**The problem:**
Please write out the complete listing that follows, exactly as it reads.

**Stored rows:**
───

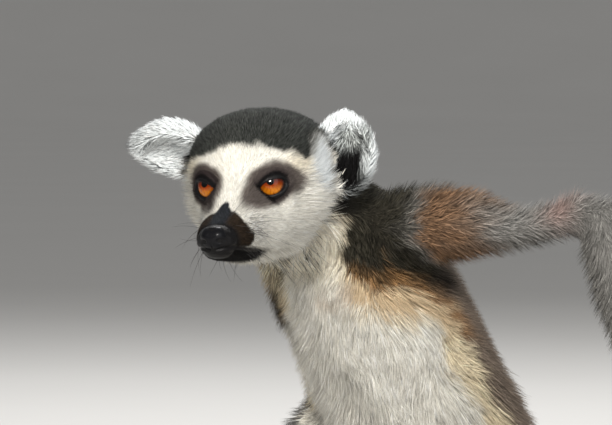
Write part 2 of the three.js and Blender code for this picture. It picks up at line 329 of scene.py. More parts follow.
def triangle_areas(corners: Array) -> Array:
    """The area of each triangle, from its three corners."""
    across = np.cross(corners[:, 1] - corners[:, 0], corners[:, 2] - corners[:, 0])
    return 0.5 * np.linalg.norm(across, axis=1)


def scatter(
    corners: Array, weights: Array, count: int, rng: np.random.Generator
) -> tuple[Array, Array, Array]:
    """Spreads points evenly over triangles.

    Args:
        corners: Three corners to each triangle.
        weights: Each triangle's share of the points.
        count: How many points in all.
        rng: Source of randomness.

    Returns:
        The points, the triangle of each, and the share of each corner in each.
    """
    ladder = np.cumsum(weights)
    steps = (np.arange(count) + rng.random(count)) / count * ladder[-1]
    picked = np.minimum(np.searchsorted(ladder, steps), len(weights) - 1)
    root = np.sqrt(rng.random(count))
    slide = rng.random(count)
    shares = np.stack([1.0 - root, root * (1.0 - slide), root * slide], axis=1)
    return np.einsum("ij,ijk->ik", shares, corners[picked]), picked, shares


# ---- Lie of the land: bones, tail and trunk lines ----


@dataclass(frozen=True)
class TailLine:
    """The tail's line along the floor, which the rings are counted on, in metres."""

    length: float = 0.585
    swing: float = 62.0
    start: tuple[float, float] = (0.0, 0.0143)
    steps: int = 110

    def points(self) -> Array:
        """Points along the line, seen from above."""
        share = np.arange(self.steps + 1) / self.steps
        turn = np.radians(self.swing * np.sin(np.pi * (1.6 * share - 0.05)))
        step = self.length / self.steps
        east = self.start[0] - np.concatenate([[0.0], np.cumsum(np.sin(turn[:-1]) * step)])
        north = self.start[1] + np.concatenate([[0.0], np.cumsum(np.cos(turn[:-1]) * step)])
        return np.stack([east, north], axis=1)

    def measure(self, points: Array) -> tuple[Array, Array]:
        """Follows the tail beside each point.

        Args:
            points: The points.

        Returns:
            How far along the tail each lies, from 0 to 1, and the tail's heading there.
        """
        line = self.points()
        gaps = np.linalg.norm(points[:, None, :2] - line[None], axis=2)
        nearest = np.argmin(gaps, axis=1)
        ahead = line[np.minimum(nearest + 1, self.steps)] - line[np.maximum(nearest - 1, 0)]
        heading = np.concatenate([ahead, np.zeros((len(ahead), 1))], axis=1)
        return nearest / self.steps, unit(heading)


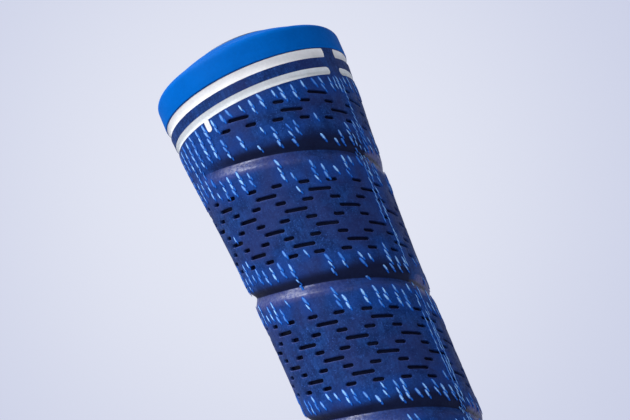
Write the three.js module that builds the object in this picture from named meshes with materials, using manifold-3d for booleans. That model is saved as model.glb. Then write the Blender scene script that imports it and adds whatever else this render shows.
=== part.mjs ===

───

**Solution:**
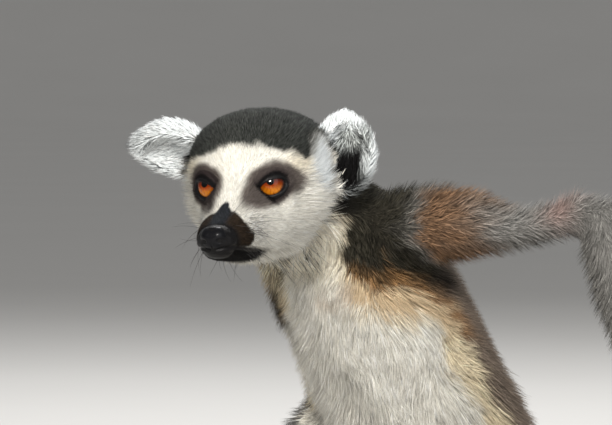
Write part 2 of the three.js and Blender code for this picture. It picks up at line 329 of scene.py. More parts follow.
def triangle_areas(corners: Array) -> Array:
    """The area of each triangle, from its three corners."""
    across = np.cross(corners[:, 1] - corners[:, 0], corners[:, 2] - corners[:, 0])
    return 0.5 * np.linalg.norm(across, axis=1)


def scatter(
    corners: Array, weights: Array, count: int, rng: np.random.Generator
) -> tuple[Array, Array, Array]:
    """Spreads points evenly over triangles.

    Args:
        corners: Three corners to each triangle.
        weights: Each triangle's share of the points.
        count: How many points in all.
        rng: Source of randomness.

    Returns:
        The points, the triangle of each, and the share of each corner in each.
    """
    ladder = np.cumsum(weights)
    steps = (np.arange(count) + rng.random(count)) / count * ladder[-1]
    picked = np.minimum(np.searchsorted(ladder, steps), len(weights) - 1)
    root = np.sqrt(rng.random(count))
    slide = rng.random(count)
    shares = np.stack([1.0 - root, root * (1.0 - slide), root * slide], axis=1)
    return np.einsum("ij,ijk->ik", shares, corners[picked]), picked, shares


# ---- Lie of the land: bones, tail and trunk lines ----


@dataclass(frozen=True)
class TailLine:
    """The tail's line along the floor, which the rings are counted on, in metres."""

    length: float = 0.585
    swing: float = 62.0
    start: tuple[float, float] = (0.0, 0.0143)
    steps: int = 110

    def points(self) -> Array:
        """Points along the line, seen from above."""
        share = np.arange(self.steps + 1) / self.steps
        turn = np.radians(self.swing * np.sin(np.pi * (1.6 * share - 0.05)))
        step = self.length / self.steps
        east = self.start[0] - np.concatenate([[0.0], np.cumsum(np.sin(turn[:-1]) * step)])
        north = self.start[1] + np.concatenate([[0.0], np.cumsum(np.cos(turn[:-1]) * step)])
        return np.stack([east, north], axis=1)

    def measure(self, points: Array) -> tuple[Array, Array]:
        """Follows the tail beside each point.

        Args:
            points: The points.

        Returns:
            How far along the tail each lies, from 0 to 1, and the tail's heading there.
        """
        line = self.points()
        gaps = np.linalg.norm(points[:, None, :2] - line[None], axis=2)
        nearest = np.argmin(gaps, axis=1)
        ahead = line[np.minimum(nearest + 1, self.steps)] - line[np.maximum(nearest - 1, 0)]
        heading = np.concatenate([ahead, np.zeros((len(ahead), 1))], axis=1)
        return nearest / self.steps, unit(heading)


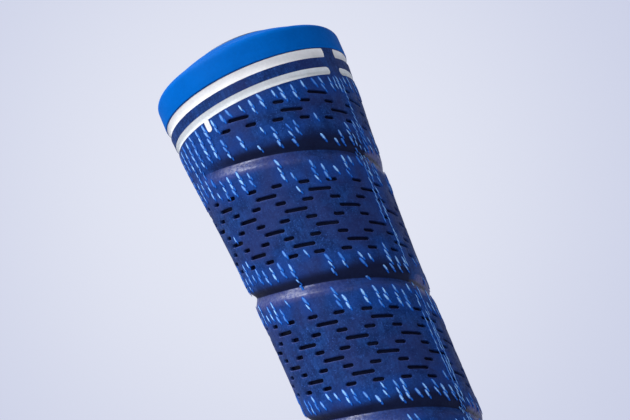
Write the three.js module that builds the object in this picture from named meshes with materials, using manifold-3d for booleans. That model is saved as model.glb. Then write the Blender scene script that imports it and adds whatever else this render shows.
=== part.mjs ===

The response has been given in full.